Le pediatre, due donne, hanno trovato fiori e altre donne, all’ospedale di Angera, a ringraziarle e a incoraggiarle: il reparto è stato riaperto, dopo la chiusura di due mesi fa. I bambini di una vasta area, di una quindicina di Comuni, potranno di nuovo essere curati all’ospedale di Angera e il Punto nascite (chiuso dalla sera alla mattina) riaprirà presto. Le mamme della protesta e quattro dottoresse: le prime emozionate per la vittoria ottenuta, le seconde preoccupate per i turni estenuanti che dovranno affrontare,
in attesa dell’arrivo di nuovo personale che ancora non c’è. Due punti di vista della stessa storia, che non risolve i problemi della sanità varesina, ma che dovrebbe insegnare molto.
La lezione delle mamme di Angera qualcuno l’avrà capita? Se, dal nulla, centinaia di persone si sono riunite senza conoscersi, per difendere, a ogni costo, la vita di un piccolo ospedale, vuol dire che c’è un territorio, ci sono comunità che chiedono di essere ascoltate di più. Ci sono questioni sociali, oltre che servizi sanitari, che sono importanti e che la politica deve saper affrontare. Perché al di fuori dei grandi centri urbani della provincia, ci sono aree che, troppo spesso, vengono considerate ai margini.
Ora, però, questi territori stanno perdendo la propria identità, ci sono servizi che vengono meno, ci sono cambiamenti che inducono le famiglie a fare scelte diverse, oppure a rassegnarsi.
La riforma sanitaria lombarda non è nata ieri, ma sul territorio ci si accorge ora che qualcosa non funziona: è evidente che mancano un dialogo e una condivisione tra la politica e i cittadini, con colpe probabilmente da suddividere in parti uguali.
Ci sono questioni che non risolvi calando dall’alto scelte che non danno importanza ai territori: e la storia della protesta di Angera mostra ancora una volta la distanza tra la grande politica e la gente. Nella teoria (della riforma) i piccoli ospedali andrebbero chiusi o ridimensionati, nella realtà quotidiana ci si accorge, invece, che servono e non possono essere cancellati. Ad Angera per 55 giorni abbiamo visto mamme col pancione, mamme con i bimbi appresso, nonne, operai, nonni, famiglie intere dare vita alla più profonda esperienza che questo territorio potesse immaginare: una protesta civile, spontanea, sacrosanta, vera.

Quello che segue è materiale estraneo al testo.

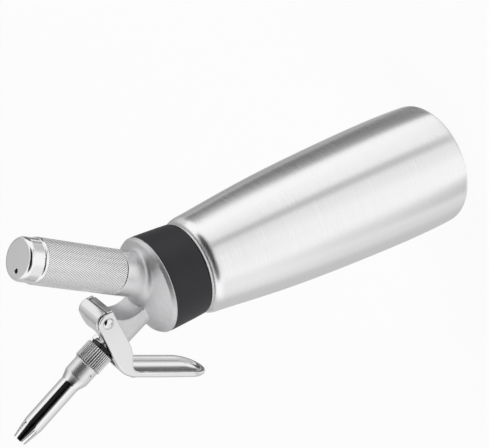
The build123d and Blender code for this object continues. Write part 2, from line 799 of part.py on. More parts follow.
builders = {
    "bottle": bottle,
    "head_casting": head_casting,
    "grip_collar": grip_collar,
    "head_gasket": head_gasket,
    "hinge_pin": hinge_pin,
    "charger_inlet": charger_inlet,
    "inlet_seal": inlet_seal,
    "check_sleeve": check_sleeve,
    "gas_charger": gas_charger,
    "charger_holder": charger_holder,
    "valve_stem": valve_stem,
    "valve_seal": valve_seal,
    "valve_spring": valve_spring,
    "gland_nut": gland_nut,
    "stem_ring": stem_ring,
    "push_collar": push_collar,
    "lock_nut": lock_nut,
    "lever": lever,
    "nozzle_nut": nozzle_nut,
    "nozzle_washer": nozzle_washer,
    "decorating_tip": tip,
}

os.makedirs("parts", exist_ok=True)
for name, build in builders.items():
    save(name, build())
    print("built", name)
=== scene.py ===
"""Whipped cream dispenser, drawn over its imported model. Sizes are in millimetres and become metres in the
meshes. Heights in the head's sections count from the plane of its flange, 215 mm above the base.
"""
import json
import bpy
import numpy as np
from mathutils import Matrix, Vector


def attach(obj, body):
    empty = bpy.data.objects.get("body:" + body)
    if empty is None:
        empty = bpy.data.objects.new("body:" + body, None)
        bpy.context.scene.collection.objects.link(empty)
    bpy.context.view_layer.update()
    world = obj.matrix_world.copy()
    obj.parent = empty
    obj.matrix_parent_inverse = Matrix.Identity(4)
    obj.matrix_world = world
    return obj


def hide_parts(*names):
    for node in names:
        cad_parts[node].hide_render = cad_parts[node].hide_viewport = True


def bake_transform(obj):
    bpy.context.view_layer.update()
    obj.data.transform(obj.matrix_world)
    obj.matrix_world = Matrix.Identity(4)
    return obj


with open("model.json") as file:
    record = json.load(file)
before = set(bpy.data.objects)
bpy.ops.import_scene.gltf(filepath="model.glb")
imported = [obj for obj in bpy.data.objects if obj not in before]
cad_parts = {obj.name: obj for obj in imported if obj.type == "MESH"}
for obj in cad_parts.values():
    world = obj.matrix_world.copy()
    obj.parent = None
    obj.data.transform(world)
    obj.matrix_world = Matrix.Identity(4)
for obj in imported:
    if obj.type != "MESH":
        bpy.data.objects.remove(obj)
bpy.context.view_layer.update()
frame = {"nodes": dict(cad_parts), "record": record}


# ---------------------------------------------------------------------------------------------------------
# Camera. It stands above the charger holder's side, nearly a metre off with a long lens, rolled so that the
# bottle lies across the picture.

camera_place = (0.4615, -0.6013, 0.5726)
camera_right = Vector((-0.044, -0.600, -0.799)).normalized()
camera_back = Vector((0.520, -0.697, 0.494)).normalized()
camera_up = camera_back.cross(camera_right).normalized()
camera_right = camera_up.cross(camera_back)
camera_data = bpy.data.cameras.new("camera")
camera_data.lens = 107.77
camera_data.clip_end = 20.0
camera = bpy.data.objects.new("camera", camera_data)
camera.matrix_world = Matrix([*zip(camera_right, camera_up, camera_back, camera_place), (0, 0, 0, 1)])
bpy.context.scene.collection.objects.link(camera)
bpy.context.scene.camera = camera


# ---------------------------------------------------------------------------------------------------------
# Bottle. One drawn and spun steel shell, brushed along its length, with a rounded shoulder and a neck that
# the head screws over. Base and corner are pressed in one piece with the wall.

arc_points, arc_share = 7, 0.49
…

Quest’esperienza deve fare riflettere sulla vitalità, creduta scomparsa, di una vasta area “periferica” e, soprattutto, deve fare essere di lezione a chi considera gli ospedali aziende e non servizi per il territorio, pagati dal territorio.
Questa storia ha costretto la politica a chinare il capo e ad ammettere l’errore: perché, al di là dei riti, è così che è andata. Tuttavia, è profondamente sbagliato bollare tutto ciò come populismo o demagogia. La gente e il territorio li devi ascoltare, devi tenerne conto: perché una riforma calata dall’alto che comincia col togliere i servizi senza dare nulla in cambio e chiude i presidi che servono alla gente, porta a errori madornali, come quello che è stato fatto ad Angera. Giusto che la politica abbia ammesso l’errore, non è un disonore.
Tuttavia, i problemi restano, perché la vittoria delle mamme non può andare a spese di altre persone, ovvero di medici, infermieri, ostetriche costretti a lavorare in condizioni quasi disumane. La carenza di personale è ora il problema prioritario: gli errori gravi, le mancanze vergognose hanno origine da lì. Ed è la politica che deve risolvere il problema, non è compito dei manager, né tanto meno dei burocrati: la sanità pubblica, le scelte per il territorio, spettano, per fortuna, ancora alla politica. Quella nobile, se esiste ancora. E se la politica non parla più con le mamme, con i nonni, con le famiglie sul territorio non sa più che scegliere e fa disastri.